I feel a little "Immortal Technique" saying this, but whenever I write about billy woods, I think "claustrophobic hieroglyphs." The stanzas are embroidered in layered meanings hard to decode in real time, and his frazzled yet coherent ramblings sound like he's trying to get his message out before he runs out of the air he needs to speak it. That exasperated despair is the subtext of GOLLIWOG, an album titled after a terrifying monster story he wrote when he was a kid. Appropriately, the LP feels like a horror flick. Paired with woods' imagistic writing, quivering strings and landlines become a Mike Myers theme for the most frightening kinds of reminiscences ("STAR87"). With its creeping organs, "BLK XMAS" is the score Tim Burton would've used for The Nightmare Before Christmas. In the hands of woods, even a love triangle can become genuinely scary, with lipstick becoming a bloodstained symbol of monstrous lust ("Misery"). He's discussing a lot of his typical themes, but the ominous soundscapes only make it all the creepier. By the time you're done with GOLLIWOG, that monster he made up doesn't feel so fictional.
I pity the fool who can't comprehend Playboi Carti. It must be like thinking cheese is gross, or not liking chocolate. Because from Whole Lotta Red on, he's established himself as probably the most important aesthete of the 2020s. Carti only reinforced that rep with MUSIC, an LP that melts Atlanta rap subgenres into something dystopian and unwieldy. There's a gleeful nihilism to it all. Murmuring "shawty gon’ let me crush" with a gothic choir repeating your words over a pixelated synth line? Sure. Rich Kidz sample? Throw it in there. Kendrick Lamar adlib? Why didn't I think of that one? Sprawling and overstuffed as it is, it's an electric feat of curation. Carti's sludgy vocals, animated enunciations, phonetically fun choruses, and quirky turns of phrase make it the best type of excess.

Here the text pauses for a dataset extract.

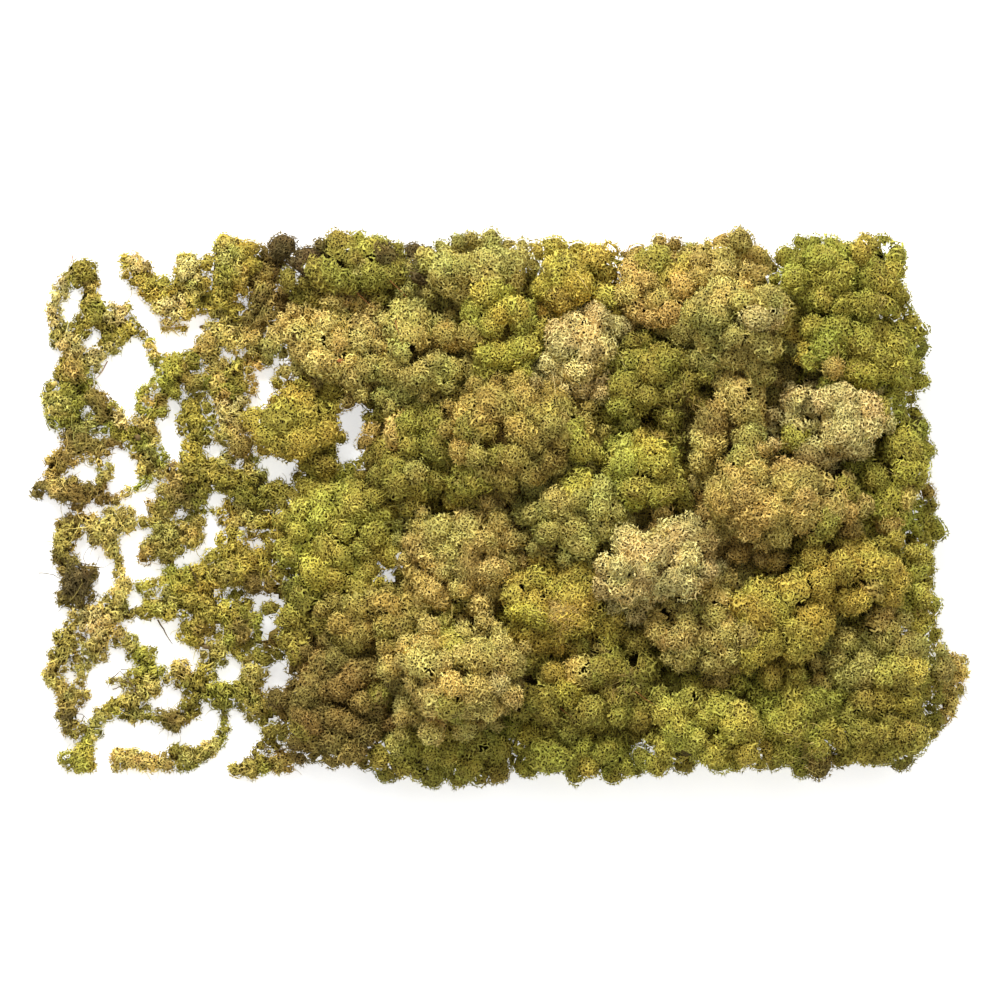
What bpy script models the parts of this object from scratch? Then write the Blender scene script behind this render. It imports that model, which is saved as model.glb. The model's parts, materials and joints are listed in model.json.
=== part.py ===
"""A laid-out clump of reindeer moss: close-packed crowns that thin out to one side into a net of loose sprigs.

Each object is one tuft or one tangle of sprigs, as it would come off the pile in the hand. A solid reaches the
tips of its tuft. Lengths are millimetres until the last step, which scales them to metres.
"""

import math

import bmesh
import bpy
from mathutils import Euler, Matrix, Vector, noise

MM = 0.001

# Driving dimensions
MIDDLE = (0.5, -0.8, 0.0)  # middle of the whole clump's outline, moved to the origin
PRESSED_GAP = 0.35  # left between tufts that press on each other
FLOOR_SINK = 0.2  # share of a sprig's radius that the ground flattens
CROWN_WAIST = 0.46  # height of a crown's widest level, as a share of its top
HEAD_WAIST = 0.58  # the same for a head that sits on its neighbours
HEAD_TOP = 50.0  # a crown at least this high is such a head
CROWN_SIDES = 12
CROWN_LEVELS = 7
CROWN_FULLNESS = 2.8  # 2 is an ellipsoid; more fills out its corners
LUMP_DEPTH = 0.14  # how far the lumps of a crown stand in or out, as a share of its radius
LUMP_PITCH = 2.1  # lumps met along one radius
SPRIG_VOXEL = 1.2
SPRIG_LUMP = 0.16
TRIANGLES_PER_SPRIG_AREA = 0.068  # triangles for each square millimetre of a sprig's skin
FEWEST_TRIANGLES = 56
MOST_TRIANGLES = 162

# Colour and roughness of each kind of moss
FINISHES = {
    "cream_moss": ((0.66, 0.53, 0.24), 0.92),
    "straw_moss": ((0.58, 0.46, 0.15), 0.92),
    "tan_moss": ((0.50, 0.38, 0.13), 0.92),
    "gold_moss": ((0.42, 0.34, 0.06), 0.92),
    "lime_moss": ((0.45, 0.41, 0.06), 0.92),
    "green_moss": ((0.33, 0.32, 0.05), 0.92),
    "sage_moss": ((0.40, 0.36, 0.12), 0.92),
    "khaki_moss": ((0.34, 0.27, 0.07), 0.92),
    "olive_moss": ((0.26, 0.23, 0.045), 0.92),
    "brown_moss": ((0.18, 0.13, 0.05), 0.94),
}

# Crowns: name, moss, centre x, centre y, half length, half width, turn in degrees, height of the top
CROWNS = [
    ("crown_gold_west", "gold_moss", -81, 31, 19, 18, 10, 24),
    ("crown_olive_west_edge", "olive_moss", -83, -46, 19, 9, 85, 20),
    ("crown_lime_west", "lime_moss", -62, -11, 25, 25, 0, 29),
    ("crown_khaki_slope", "khaki_moss", -48, -46, 24, 19, 0, 34),
    ("crown_brown_slope", "brown_moss", -63, -79, 26, 25, 70, 32),
    ("crown_olive_south_rim", "olive_moss", -24, -97, 30, 14, 0, 30),
    ("crown_green_south_rim", "green_moss", 31, -97, 29, 14, 0, 33),
    ("crown_olive_northwest", "olive_moss", -58, 94, 24, 16, 3, 33),
    ("crown_straw_west", "straw_moss", -63, 63, 25, 19, -5, 30),
    ("crown_sage_west", "sage_moss", -32, 62, 23, 21, 80, 38),
    ("crown_olive_saddle", "olive_moss", -28, 21, 27, 26, 0, 38),
    ("crown_sage_north", "sage_moss", -10, 93, 27, 16, 0, 41),
    ("crown_gold_north", "gold_moss", 31, 91, 21, 17, 0, 40),
    ("crown_lime_heart", "lime_moss", 1, 68, 23, 20, 85, 44),
    ("crown_cream_shoulder", "cream_moss", 32, 62, 22, 21, 0, 46),
    ("head_khaki_dome", "khaki_moss", 8, 27, 32, 24, -8, 60),
    ("crown_tan_north", "tan_moss", 75, 86, 35, 22, 0, 45),
    ("head_pale", "sage_moss", 94, 73, 25, 21, -15, 60),
    ("crown_green_corner", "green_moss", 138, 88, 28, 21, -5, 46),
    ("crown_green_northeast", "green_moss", 139, 62, 33, 25, -10, 45),
    ("crown_brown_weave", "olive_moss", 62, 49, 23, 23, 20, 46),
    ("crown_straw_weave", "straw_moss", 91, 32, 26, 21, 80, 49),
    ("head_lime", "lime_moss", 57, 14, 19, 17, 0, 56),
    ("head_cream_east", "cream_moss", 135, 34, 25, 20, 0, 51),
    ("crown_green_east_edge", "green_moss", 157, 11, 32, 17, 86, 40),
    ("head_sage_dome", "sage_moss", 31, -2, 25, 22, -20, 52),
    ("head_tan_cap", "tan_moss", 112, 1, 35, 21, -4, 64),
    ("head_cream_fringe", "cream_moss", 63, -22, 28, 21, 10, 60),
    ("head_gold_cap", "gold_moss", 130, -26, 38, 19, -6, 54),
    ("crown_lime_east_edge", "lime_moss", 163, -34, 25, 13, 88, 36),
    ("crown_straw_middle", "straw_moss", -13, -21, 26, 25, 0, 42),
    ("crown_gold_middle", "gold_moss", 26, -39, 32, 23, 8, 46),
    ("crown_straw_south", "straw_moss", 82, -48, 27, 22, 0, 48),
    ("head_olive_cap", "gold_moss", 112, -47, 23, 20, -10, 54),
    ("crown_sage_southeast", "sage_moss", 150, -58, 25, 20, 0, 43),
    ("head_straw_cap", "straw_moss", -16, -67, 28, 23, 0, 58),
    ("crown_olive_south", "olive_moss", 40, -73, 39, 21, 2, 41),
    ("crown_lime_dome", "lime_moss", 84, -88, 30, 19, 5, 46),
    ("crown_green_south", "green_moss", 120, -84, 22, 21, 90, 42),
    ("crown_olive_southeast", "olive_moss", 151, -85, 24, 21, 0, 38),
]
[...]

I'm not saying this is the best Earl Sweatshirt album… but it might be the best Earl Sweatshirt album. Released over the summer, Live Laugh Love pairs foggily psychedelic production with the slipperiest, most poetic bars of his career. For this one, Earl rearranges syllables and meanings like they're prepackaged puzzles where the spaces only become available at the last possible second. "What my nigga 'Tay Hicks say?/ I just paint pictures, you just chip in on a frame/ Zoomin' out of thick malaise in my cranium,” he spits on "gsw vs sac." Elsewhere on the album, he makes time to sort through his own evolution, reflecting on fatherhood and the understated valor in simply moving forward: "[We] flirt with danger, we hastily learn how to dance." The album isn’t even close to the naivete its title suggests. But, through densely human songwriting and production that frames Earl's disparate ideas in adventure, it's a powerful reminder of the courage required to attempt to live up to that phrase.